◆ Do this: Repeat the entire listing exactly as written.

* * * * * * *

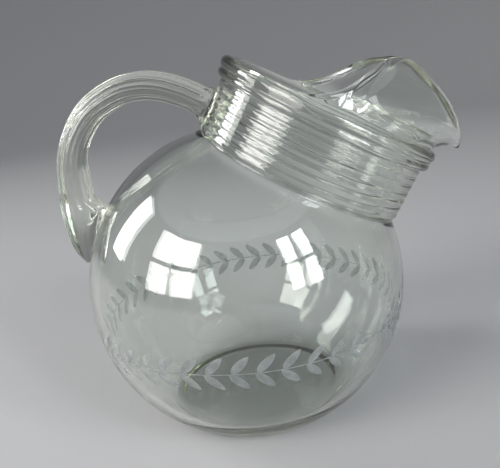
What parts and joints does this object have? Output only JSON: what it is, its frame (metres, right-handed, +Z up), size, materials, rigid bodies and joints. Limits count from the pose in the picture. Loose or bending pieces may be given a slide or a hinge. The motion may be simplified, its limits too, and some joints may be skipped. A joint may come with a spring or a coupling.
{
  "type": "glass ball pitcher",
  "caption": "Clear glass ball-shaped pitcher with a tilted ribbed neck, hooded pouring lip, reeded loop handle and flat foot.",
  "frame": {"origin": "centre of the flat resting face under the foot", "axes": "+Z up, +X towards the pouring lip with the handle on -X; the plane Y = 0 is the plane of symmetry"},
  "size_m": [0.2271, 0.18, 0.2],
  "materials": {
    "clear_glass": "polished clear glass with a faint green-grey tint",
    "handle_glass": "polished clear glass, reeded",
    "cut_glass": "frosted, wheel-cut leaf decoration"
  },
  "bodies": {
    "root": {"ball_body": "clear_glass", "foot_base": "clear_glass", "ribbed_collar": "clear_glass", "mouth_flange": "clear_glass", "pouring_lip": "clear_glass", "handle_strap": "handle_glass", "upper_handle_seal": "handle_glass", "lower_handle_seal": "handle_glass"}
  },
  "joints": []
}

* * * * * * *

◆ Exercise output:
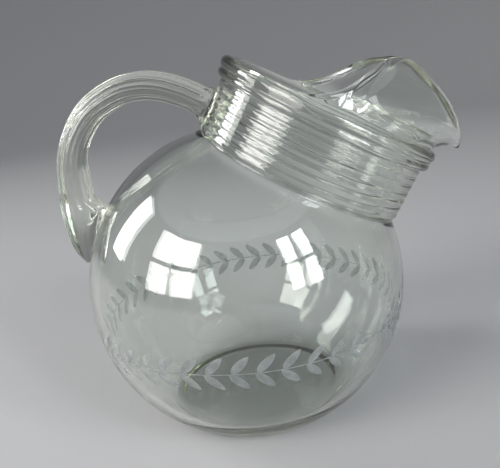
What parts and joints does this object have? Output only JSON: what it is, its frame (metres, right-handed, +Z up), size, materials, rigid bodies and joints. Limits count from the pose in the picture. Loose or bending pieces may be given a slide or a hinge. The motion may be simplified, its limits too, and some joints may be skipped. A joint may come with a spring or a coupling.
{
  "type": "glass ball pitcher",
  "caption": "Clear glass ball-shaped pitcher with a tilted ribbed neck, hooded pouring lip, reeded loop handle and flat foot.",
  "frame": {"origin": "centre of the flat resting face under the foot", "axes": "+Z up, +X towards the pouring lip with the handle on -X; the plane Y = 0 is the plane of symmetry"},
  "size_m": [0.2271, 0.18, 0.2],
  "materials": {
    "clear_glass": "polished clear glass with a faint green-grey tint",
    "handle_glass": "polished clear glass, reeded",
    "cut_glass": "frosted, wheel-cut leaf decoration"
  },
  "bodies": {
    "root": {"ball_body": "clear_glass", "foot_base": "clear_glass", "ribbed_collar": "clear_glass", "mouth_flange": "clear_glass", "pouring_lip": "clear_glass", "handle_strap": "handle_glass", "upper_handle_seal": "handle_glass", "lower_handle_seal": "handle_glass"}
  },
  "joints": []
}